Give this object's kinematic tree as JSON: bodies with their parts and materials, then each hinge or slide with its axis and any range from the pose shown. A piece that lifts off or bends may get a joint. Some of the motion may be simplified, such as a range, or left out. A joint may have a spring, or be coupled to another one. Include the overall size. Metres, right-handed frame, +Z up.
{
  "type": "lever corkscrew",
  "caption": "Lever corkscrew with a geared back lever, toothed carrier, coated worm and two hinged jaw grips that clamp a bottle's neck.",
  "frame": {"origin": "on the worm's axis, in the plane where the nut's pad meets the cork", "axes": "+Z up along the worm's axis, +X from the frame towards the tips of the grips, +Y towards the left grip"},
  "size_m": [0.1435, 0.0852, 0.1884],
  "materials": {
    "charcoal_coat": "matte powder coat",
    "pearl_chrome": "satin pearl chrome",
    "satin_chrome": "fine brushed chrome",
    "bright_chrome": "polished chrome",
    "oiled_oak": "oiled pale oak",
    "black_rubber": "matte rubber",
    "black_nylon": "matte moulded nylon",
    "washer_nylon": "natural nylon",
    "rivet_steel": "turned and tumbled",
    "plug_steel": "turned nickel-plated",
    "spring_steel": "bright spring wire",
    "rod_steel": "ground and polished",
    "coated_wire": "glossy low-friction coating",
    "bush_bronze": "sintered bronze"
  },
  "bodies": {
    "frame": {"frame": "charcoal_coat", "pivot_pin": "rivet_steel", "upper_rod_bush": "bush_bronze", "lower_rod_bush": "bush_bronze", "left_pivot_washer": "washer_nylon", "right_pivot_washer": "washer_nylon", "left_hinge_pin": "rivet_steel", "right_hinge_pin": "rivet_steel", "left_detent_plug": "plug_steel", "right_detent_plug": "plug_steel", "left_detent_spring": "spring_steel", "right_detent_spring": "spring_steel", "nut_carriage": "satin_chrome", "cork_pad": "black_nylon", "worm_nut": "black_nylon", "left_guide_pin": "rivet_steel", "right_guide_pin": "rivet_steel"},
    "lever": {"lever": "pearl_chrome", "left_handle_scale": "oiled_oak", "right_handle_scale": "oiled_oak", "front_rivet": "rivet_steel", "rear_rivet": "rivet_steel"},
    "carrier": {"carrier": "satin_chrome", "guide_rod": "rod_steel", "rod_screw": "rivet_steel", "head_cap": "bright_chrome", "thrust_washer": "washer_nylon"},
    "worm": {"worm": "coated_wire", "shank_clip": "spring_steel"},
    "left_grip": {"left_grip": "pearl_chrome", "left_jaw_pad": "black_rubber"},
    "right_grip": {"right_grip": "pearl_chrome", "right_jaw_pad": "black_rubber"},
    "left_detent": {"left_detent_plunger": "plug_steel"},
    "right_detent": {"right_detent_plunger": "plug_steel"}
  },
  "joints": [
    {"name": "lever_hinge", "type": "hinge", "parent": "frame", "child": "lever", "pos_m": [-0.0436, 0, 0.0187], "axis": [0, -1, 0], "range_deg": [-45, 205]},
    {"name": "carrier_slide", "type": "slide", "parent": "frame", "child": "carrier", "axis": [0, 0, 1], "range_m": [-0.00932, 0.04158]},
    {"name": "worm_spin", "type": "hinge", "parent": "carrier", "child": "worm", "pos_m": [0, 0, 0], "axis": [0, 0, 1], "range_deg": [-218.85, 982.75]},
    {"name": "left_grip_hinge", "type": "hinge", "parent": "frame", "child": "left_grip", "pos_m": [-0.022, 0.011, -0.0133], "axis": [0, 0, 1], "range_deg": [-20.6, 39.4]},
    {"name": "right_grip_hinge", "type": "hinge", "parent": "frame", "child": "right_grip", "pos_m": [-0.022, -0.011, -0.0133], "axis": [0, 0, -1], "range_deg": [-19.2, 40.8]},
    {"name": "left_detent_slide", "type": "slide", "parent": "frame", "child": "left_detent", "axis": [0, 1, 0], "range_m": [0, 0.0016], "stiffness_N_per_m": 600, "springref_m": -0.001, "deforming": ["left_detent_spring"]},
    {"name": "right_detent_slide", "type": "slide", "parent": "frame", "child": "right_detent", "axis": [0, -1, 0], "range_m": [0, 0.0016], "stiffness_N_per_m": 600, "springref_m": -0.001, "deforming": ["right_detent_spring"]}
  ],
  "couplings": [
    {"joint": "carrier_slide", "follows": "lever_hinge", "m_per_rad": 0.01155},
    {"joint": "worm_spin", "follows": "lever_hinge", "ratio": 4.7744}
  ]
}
+ + + + + + +
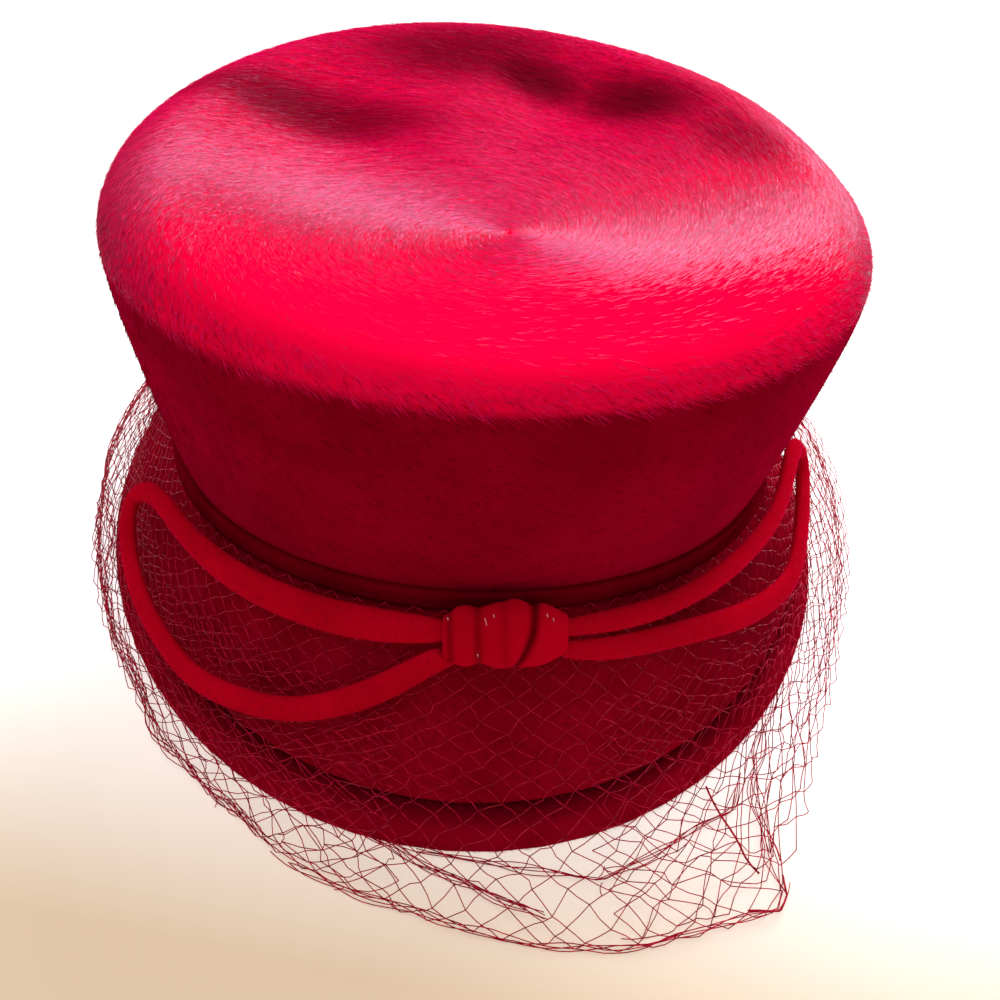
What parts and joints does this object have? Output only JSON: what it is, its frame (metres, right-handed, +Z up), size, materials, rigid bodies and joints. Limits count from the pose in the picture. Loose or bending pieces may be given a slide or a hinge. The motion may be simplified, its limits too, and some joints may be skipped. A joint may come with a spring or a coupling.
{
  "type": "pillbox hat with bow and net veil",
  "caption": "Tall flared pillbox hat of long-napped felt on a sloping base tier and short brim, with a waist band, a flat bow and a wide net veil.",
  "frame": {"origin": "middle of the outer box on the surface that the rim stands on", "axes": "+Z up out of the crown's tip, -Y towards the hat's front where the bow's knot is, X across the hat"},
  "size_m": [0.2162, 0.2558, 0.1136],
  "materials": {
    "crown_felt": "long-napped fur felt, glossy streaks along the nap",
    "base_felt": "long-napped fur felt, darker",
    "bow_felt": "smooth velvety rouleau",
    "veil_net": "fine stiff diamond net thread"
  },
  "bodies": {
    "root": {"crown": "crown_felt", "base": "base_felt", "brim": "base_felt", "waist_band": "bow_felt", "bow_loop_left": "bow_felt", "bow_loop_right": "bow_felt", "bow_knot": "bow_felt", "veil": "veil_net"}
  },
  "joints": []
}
+ + + + + + +
**WHAT YOU NEED TO DO:** Return from the data every line that holds "joints".

**FULL ANSWER:**
  "joints": [
What parts and joints does this object have? Output only JSON: what it is, its frame (metres, right-handed, +Z up), size, materials, rigid bodies and joints. Limits count from the pose in the picture. Loose or bending pieces may be given a slide or a hinge. The motion may be simplified, its limits too, and some joints may be skipped. A joint may come with a spring or a coupling.
  "joints": []